Por Germán Ayala Osorio
Las corralejas que se realizan en
pueblos y las corridas en ciudades capitales como Bogotá, Medellín, Cali y
Manizales, entre otras, comparten circunstancias y diferencias. A pesar de contrastes
y parecidos, ambos espectáculos resultan violentos, anacrónicos y con una
enorme carga de estupidez, muy propia de la condición humana.
En redes se hizo viral el castigo al que fue sometido un torete por cuenta de una docena de hombres que lo patearon en el suelo, hasta producirle la muerte. Aunque el hecho sucedió durante una corraleja en Necoclí (Antioquia), ese tipo de espectáculos son propios de pueblos de la costa Atlántica y Antioquia, cuyos habitantes comparten un bajo capital social y cultural, así como comportamientos violentos y machistas.
Esa tradición violenta de pueblos
de la costa Atlántica y en este caso de Necoclí expone con enorme claridad elementos culturales que
gravitan en la vida de esas comunidades. Esos elementos son: corrupción política,
subdesarrollo (falta de infraestructura y bienestar colectivo), procesos
civilizatorios truncos (mala educación, machismo, exceso en el consumo de alcohol y
el no acatamiento de las normas) y altos grados de ignorancia y estupidez,
sostenidos en una postura antropocéntrica que se alimenta a diario en los
medios masivos, en las narrativas callejeras, en las escuelas y en los núcleos familiares
en donde poco o nada se dialoga y mucho menos se discute sobre la conveniencia
o no de conservar semejante tradición.
En las corralejas de esos pueblos,
atrapados y arrastrados por el “realismo mágico” y la subcultura antioqueña, hacerse hombre y comportarse
como Macho cabrío tiene el desafío de enfrentarse a un toro, preñar a varias
mujeres y tener hartos hijos. Al hacerse colectivo, la testosterona ebulle sin
control en esos machitos que no han encontrado en su empobrecido entorno
cultural cómo tramitar esas masculinidades orientadas siempre a mostrar la
fuerza, el vigor y el arrojo, a través de la violencia, que incluye peleas
callejeras y enfrentarse a un animal no humano.
Se suma a lo anterior, la
incapacidad de las autoridades civiles de hacer cumplir la norma que impide
maltratar a esos animales no humanos porque se consideran seres sintientes. Esa
complacencia de las autoridades se explica porque sus gobernantes son hijos de
esa cultura anacrónica, lo que los obliga a seguir esos patrones comportamentales,
por el alto riesgo que implica ponerse en contra de la “tradición” de un pueblo
que no encuentra otra forma de divertirse.

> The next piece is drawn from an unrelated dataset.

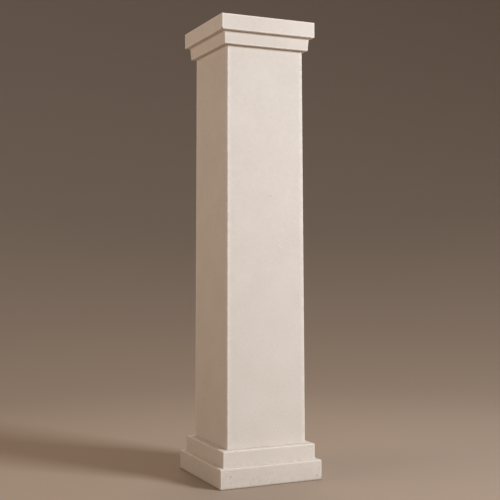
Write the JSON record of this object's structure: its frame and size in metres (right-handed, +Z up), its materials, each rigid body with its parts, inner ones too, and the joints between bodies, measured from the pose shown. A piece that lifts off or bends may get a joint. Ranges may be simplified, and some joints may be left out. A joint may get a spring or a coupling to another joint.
{
  "type": "square doric column",
  "caption": "Square Doric column of cast stone: stepped base, plain tapering shaft and banded capital; stands on its base and carries a load on its top.",
  "frame": {"origin": "centre of the underside of the base, at floor level", "axes": "+Z up along the axis of the column; X and Y square to its faces"},
  "size_m": [0.576, 0.576, 2.4],
  "materials": {
    "cast_stone": "matt, off-white warm limestone colour, fine grain with small pits"
  },
  "bodies": {
    "root": {"base": "cast_stone", "shaft": "cast_stone", "capital": "cast_stone"}
  },
  "joints": []
}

Hay que trabajar en esos pueblos
el diseño de proyectos culturales que ayuden a superar esa violenta tradición, pero,
sobre todo, a modificar los valores y las ideas de ser Hombre. Cuando se den
cuenta que este país lo que menos necesita son ese tipo de Machos cabríos,
entonces quizás puedan superar la anacrónica tradición de hacerse hombre,
violentando toros y vaquitas.
Entre las diferencias que existen entre las corralejas de esos polvorientos pueblos de la “costa” y las corridas de toros en ciudades capitales están el clasismo y el esnobismo, alimentados por un “culto” periodismo taurino y las empresas mediáticas que se benefician de la pauta publicitaria de anunciantes que patrocinan las costosas ferias de Cali y Manizales, entre otras. El machismo también está presente en las corridas de toros, pues allí, hombres perfumados y educados exhiben a sus mujeres como trofeos; también aparecen los traquetos y lavaperros, haciendo lo propio con sus voluptuosas “hembras”, “reparadas” (operadas) en gravosas clínicas de la ciudad. Las corridas de toros son el escenario social predilecto para aquellos y aquellas que disfrutan de ser observados, criticados y registrados en las páginas sociales de los periódicos y noticieros de televisión.